Kasabamızın Tarihçesi

Düzağaç tarihi bugün bilindiği kadarıyla 875 yıl öncesine dayanan konar göçer yerleşimlere tanık olmuş bir merkezmiş. Höyükçayırı, kırkpınar ve Ürmük Çeşme mevkiinde eski yerleşim kalıntılarına rastlanmıştır.

Roma İmparatorluğu döneminde fazla bir eser olmamasına rağmen bazı köylülerin yaptığı kazılarda buldukları bakır nişanların Roma dönemine ait olduğu Afyon müzesince doğrulanmıştır. Türkler’in yöreye ilk gelişi ise Miryakefalon Savaşı’ndan sonra Melikşah komutasındaki Selçuklu ordusunun buralara ulaşmasıyla olmuştur. Haçlı Seferleri sırasında tüm ülkeyle birlikte bu topraklarda istilaya maruz kalmıştır.

Selçukluların yıkılmasından sonra Anadolu da ortaya çıkan otorite boşluğunda yöredeki az sayıdaki yerleşim alanlarına eşkiya çeteleri saldırıda bulunmuştur. Bu yüzden halk zaman zaman bu toprakları ter etmiş, düzen sağlandığında ise geri dönmüştür.

Beylikler döneminde ise Germiyanoğulları beyliğinin egemenliği altında kalmıştır. Osmanlı’ya katılımı Germiyanoğlu Beyi’nin kızının Osmanlı’ya gelin oluşunda nişan hediyesi olarak verilmesiyle olmuştur.

Ankara Savaşı’ndan sonra Timur istilasına uğrayan Anadolu da bu istilaya uğramayan şanslı yörelerden birisi olmuştur. Osmanlı’dan kalma bir hamam ve bir camii olduğu söyleniyorsa da bunlar bugün ayakta değillerdir. Osmanlı dan kalma az sayıda eserlerden biri de 16 adet medresedir. Ancak temelleri dahi son zamanlarda yapılan istimlak çalışmalarıyla yok olmuştur. Ayrıca kasaba da Osmanlı dan kalma 100 yıllık bir ev bulunmaktadır. Diğerlerinin çoğu yıkılmış olup Cumhuriyetin ilk yıllarında yapılan evlerde aşağı yukarı bu tarzdadır. Yani 50-60 yıllık evler kasaba da çokça karşımıza çıkar. Bu günkü yapı tekniğine uygun evler yeni yeni yapılmaktır.

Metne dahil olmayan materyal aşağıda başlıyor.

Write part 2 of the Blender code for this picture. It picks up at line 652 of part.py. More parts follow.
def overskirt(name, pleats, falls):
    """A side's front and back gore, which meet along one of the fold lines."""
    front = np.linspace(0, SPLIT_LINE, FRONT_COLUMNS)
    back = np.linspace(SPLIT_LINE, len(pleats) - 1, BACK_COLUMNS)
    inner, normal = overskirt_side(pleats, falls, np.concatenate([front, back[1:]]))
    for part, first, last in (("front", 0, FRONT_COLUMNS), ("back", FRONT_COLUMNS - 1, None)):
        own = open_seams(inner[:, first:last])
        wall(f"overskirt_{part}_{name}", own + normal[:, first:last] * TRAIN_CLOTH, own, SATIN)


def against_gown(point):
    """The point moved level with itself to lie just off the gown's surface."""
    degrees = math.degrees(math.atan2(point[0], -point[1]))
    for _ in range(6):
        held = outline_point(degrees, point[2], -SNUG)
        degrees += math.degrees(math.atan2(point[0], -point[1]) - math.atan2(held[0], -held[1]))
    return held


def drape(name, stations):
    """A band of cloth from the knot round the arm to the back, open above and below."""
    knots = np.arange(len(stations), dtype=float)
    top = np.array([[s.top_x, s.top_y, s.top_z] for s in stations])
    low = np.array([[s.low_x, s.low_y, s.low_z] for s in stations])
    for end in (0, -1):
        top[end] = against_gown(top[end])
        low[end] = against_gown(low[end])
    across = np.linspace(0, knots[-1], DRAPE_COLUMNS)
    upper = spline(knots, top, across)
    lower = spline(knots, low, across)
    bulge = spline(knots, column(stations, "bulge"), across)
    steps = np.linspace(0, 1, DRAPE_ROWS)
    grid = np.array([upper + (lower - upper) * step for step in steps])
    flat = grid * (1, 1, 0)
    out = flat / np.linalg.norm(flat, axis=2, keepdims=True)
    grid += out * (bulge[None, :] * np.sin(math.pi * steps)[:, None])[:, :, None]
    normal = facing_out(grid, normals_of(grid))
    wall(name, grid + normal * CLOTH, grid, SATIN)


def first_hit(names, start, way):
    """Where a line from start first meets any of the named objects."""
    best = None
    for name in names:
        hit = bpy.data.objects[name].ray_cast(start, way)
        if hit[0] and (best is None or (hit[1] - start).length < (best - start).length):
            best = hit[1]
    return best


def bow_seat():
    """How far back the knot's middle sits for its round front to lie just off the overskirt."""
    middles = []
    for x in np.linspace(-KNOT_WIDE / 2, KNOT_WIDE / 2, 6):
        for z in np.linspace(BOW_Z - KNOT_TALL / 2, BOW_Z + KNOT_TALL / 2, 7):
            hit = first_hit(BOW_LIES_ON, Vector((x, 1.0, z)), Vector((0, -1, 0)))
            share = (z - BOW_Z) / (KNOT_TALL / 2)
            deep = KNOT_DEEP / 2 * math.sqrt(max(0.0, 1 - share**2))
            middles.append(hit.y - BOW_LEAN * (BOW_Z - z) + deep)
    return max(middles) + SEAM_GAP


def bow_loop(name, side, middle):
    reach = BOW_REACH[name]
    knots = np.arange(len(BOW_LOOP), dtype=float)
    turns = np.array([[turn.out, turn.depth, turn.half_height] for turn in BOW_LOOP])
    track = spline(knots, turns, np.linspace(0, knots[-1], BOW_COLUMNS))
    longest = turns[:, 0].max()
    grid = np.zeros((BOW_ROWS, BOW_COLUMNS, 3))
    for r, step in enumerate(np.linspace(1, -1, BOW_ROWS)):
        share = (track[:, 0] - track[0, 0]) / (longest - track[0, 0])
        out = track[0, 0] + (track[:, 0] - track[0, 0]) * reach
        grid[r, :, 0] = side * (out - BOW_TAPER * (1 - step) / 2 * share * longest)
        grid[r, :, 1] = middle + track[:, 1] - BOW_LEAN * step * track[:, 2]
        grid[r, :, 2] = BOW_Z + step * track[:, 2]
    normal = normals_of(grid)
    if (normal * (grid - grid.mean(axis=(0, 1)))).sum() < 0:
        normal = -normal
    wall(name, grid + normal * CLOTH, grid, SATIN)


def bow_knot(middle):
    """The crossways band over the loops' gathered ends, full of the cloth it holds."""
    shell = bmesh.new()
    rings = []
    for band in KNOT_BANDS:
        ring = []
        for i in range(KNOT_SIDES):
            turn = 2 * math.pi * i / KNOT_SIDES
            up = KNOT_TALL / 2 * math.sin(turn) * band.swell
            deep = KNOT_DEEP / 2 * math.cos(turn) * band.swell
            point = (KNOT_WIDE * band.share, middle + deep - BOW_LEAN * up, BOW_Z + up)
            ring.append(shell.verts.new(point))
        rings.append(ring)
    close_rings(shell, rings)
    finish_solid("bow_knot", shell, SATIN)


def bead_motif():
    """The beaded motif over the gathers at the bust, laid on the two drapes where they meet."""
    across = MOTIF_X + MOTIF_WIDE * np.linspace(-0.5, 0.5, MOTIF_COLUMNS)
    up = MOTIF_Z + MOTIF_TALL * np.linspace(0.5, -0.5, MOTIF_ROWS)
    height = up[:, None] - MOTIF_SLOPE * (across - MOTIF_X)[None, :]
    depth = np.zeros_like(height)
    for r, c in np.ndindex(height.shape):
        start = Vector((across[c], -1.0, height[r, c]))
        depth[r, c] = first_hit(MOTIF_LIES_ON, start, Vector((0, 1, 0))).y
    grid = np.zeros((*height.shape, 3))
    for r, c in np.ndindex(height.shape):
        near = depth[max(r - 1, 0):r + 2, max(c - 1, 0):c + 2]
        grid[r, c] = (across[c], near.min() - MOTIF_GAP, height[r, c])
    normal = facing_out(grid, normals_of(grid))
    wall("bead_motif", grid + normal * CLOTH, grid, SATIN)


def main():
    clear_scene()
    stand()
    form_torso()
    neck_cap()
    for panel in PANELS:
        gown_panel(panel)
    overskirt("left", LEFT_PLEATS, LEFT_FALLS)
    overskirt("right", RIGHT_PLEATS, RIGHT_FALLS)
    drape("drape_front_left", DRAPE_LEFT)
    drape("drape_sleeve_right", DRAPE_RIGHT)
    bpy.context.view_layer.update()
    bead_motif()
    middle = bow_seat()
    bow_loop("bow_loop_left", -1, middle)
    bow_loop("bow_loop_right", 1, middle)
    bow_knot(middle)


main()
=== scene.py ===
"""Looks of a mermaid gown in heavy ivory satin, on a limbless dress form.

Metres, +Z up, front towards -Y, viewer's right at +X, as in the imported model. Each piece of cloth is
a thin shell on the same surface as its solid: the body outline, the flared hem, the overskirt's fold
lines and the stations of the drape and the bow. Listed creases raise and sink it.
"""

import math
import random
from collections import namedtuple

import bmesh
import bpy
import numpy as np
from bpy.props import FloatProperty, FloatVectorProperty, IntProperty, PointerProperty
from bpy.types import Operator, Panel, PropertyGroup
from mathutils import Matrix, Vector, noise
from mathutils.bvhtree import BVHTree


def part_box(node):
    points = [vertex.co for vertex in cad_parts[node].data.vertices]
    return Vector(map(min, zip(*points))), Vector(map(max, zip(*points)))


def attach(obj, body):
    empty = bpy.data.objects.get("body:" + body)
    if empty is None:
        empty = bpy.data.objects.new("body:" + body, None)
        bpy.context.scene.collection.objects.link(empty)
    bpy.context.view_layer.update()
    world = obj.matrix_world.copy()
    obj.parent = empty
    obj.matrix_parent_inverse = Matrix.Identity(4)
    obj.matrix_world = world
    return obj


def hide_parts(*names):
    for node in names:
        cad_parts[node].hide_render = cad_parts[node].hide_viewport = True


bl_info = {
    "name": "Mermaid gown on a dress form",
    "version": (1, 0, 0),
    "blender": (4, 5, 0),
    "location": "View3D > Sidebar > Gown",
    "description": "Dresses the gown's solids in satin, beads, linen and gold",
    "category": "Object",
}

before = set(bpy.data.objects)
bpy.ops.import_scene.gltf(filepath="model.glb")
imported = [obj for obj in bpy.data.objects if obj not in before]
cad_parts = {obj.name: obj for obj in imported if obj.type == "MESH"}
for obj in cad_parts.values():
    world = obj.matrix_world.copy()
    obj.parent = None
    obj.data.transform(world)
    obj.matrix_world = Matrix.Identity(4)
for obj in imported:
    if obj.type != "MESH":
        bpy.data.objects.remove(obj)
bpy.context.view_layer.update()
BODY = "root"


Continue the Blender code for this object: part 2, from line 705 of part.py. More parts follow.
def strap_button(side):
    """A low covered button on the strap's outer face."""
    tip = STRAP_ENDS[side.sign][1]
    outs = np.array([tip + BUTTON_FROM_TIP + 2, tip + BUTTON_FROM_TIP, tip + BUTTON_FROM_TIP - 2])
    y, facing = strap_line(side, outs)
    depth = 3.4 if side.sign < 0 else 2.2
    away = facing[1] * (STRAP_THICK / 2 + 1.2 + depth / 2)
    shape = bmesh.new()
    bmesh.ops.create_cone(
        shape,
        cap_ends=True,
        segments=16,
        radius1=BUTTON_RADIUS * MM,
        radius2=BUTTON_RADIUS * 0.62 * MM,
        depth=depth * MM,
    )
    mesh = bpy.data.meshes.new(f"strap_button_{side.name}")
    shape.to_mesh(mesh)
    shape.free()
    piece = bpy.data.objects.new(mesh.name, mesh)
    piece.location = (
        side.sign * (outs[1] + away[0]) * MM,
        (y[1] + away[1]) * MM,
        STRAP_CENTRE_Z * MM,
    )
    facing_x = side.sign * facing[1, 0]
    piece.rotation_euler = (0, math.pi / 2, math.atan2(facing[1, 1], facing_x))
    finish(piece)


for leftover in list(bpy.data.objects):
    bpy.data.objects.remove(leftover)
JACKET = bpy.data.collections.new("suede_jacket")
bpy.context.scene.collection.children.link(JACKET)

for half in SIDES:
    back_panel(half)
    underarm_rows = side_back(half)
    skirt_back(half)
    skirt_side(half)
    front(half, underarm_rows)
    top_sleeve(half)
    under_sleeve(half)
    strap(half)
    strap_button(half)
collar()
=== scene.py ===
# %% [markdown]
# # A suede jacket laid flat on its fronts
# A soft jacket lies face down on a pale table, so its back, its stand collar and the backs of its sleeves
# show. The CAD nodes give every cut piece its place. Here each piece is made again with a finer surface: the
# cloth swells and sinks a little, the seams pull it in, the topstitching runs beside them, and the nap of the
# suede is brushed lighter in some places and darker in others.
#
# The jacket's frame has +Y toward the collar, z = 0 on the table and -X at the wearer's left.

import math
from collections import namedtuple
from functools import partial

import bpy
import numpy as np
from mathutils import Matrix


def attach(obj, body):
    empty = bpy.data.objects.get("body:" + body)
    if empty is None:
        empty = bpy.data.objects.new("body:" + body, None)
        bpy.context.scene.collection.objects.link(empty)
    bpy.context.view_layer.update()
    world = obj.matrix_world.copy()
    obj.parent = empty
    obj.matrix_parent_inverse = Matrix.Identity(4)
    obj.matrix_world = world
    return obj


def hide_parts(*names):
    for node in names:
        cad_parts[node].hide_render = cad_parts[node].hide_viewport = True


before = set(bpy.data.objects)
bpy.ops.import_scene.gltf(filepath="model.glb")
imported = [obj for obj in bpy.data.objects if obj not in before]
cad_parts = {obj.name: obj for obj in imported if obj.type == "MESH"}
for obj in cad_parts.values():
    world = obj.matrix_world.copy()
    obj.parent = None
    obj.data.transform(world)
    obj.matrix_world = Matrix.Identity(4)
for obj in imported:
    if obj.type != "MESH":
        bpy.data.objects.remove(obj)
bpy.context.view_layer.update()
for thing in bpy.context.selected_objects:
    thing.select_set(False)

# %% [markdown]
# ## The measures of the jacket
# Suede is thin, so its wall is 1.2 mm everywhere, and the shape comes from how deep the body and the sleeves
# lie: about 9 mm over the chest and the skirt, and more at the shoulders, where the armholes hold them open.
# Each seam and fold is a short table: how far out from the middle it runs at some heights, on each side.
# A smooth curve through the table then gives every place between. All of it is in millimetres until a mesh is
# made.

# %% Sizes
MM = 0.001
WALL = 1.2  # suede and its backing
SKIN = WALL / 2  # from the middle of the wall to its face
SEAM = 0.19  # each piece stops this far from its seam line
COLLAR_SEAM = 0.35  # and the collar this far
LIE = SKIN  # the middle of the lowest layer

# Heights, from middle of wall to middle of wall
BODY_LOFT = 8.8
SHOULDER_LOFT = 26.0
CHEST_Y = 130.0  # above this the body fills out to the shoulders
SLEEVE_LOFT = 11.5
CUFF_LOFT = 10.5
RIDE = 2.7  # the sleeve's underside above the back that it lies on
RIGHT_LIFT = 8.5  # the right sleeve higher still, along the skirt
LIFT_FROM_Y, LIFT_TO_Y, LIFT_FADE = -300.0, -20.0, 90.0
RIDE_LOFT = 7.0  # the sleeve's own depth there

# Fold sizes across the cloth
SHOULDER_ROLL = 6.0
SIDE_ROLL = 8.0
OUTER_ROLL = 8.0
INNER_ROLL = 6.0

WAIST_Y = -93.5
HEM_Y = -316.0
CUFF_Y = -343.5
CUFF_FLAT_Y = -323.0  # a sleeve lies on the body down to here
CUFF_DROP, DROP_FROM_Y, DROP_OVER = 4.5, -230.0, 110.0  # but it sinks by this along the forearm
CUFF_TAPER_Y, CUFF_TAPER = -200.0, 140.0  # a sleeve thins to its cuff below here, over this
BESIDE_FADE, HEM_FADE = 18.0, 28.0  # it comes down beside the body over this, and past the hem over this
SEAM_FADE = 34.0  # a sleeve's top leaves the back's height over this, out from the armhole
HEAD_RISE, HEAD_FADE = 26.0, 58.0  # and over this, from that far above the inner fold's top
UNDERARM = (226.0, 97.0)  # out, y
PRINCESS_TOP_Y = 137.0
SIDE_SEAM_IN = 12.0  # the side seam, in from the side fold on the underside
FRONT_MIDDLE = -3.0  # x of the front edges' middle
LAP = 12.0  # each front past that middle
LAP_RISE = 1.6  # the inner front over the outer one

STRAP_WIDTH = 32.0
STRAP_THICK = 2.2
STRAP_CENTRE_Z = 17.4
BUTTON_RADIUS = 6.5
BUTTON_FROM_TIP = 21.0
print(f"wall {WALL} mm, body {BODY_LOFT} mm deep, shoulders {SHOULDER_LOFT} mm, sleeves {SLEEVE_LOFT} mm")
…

Yörede Kurtuluş Savaşı yıllarına baktığımızda Mondros mütarekesinden sonra işgal devletlerinden Yunanlılar buralara gelmişlerdir. Yaklaşık 1,5 yıl yöreyi işgal altında tutmuşlardır.

Büyük Taarruz esnasında Çiğiltepe’den başlayan ordunun hareketi kasabaya doğru ilerlemiş ancak asker, Yunanlı’nın kaçış yolunu köyün iki çevresine verdirmeyi başarmıştır. Bu yüzden Yunanlar kaçarken kasabaya zarar verememiştir.

Savaş sonrası Cumhuriyetin ilk yıllarında yörede büyük kıtlık yaşanmıştır. Tarlaya ekecek tohum dahi bulamayan köylüler, Yunan askerlerinin köydeki hayvanları da götürmesiyle yiyecek sıkıntısı çekmiştir.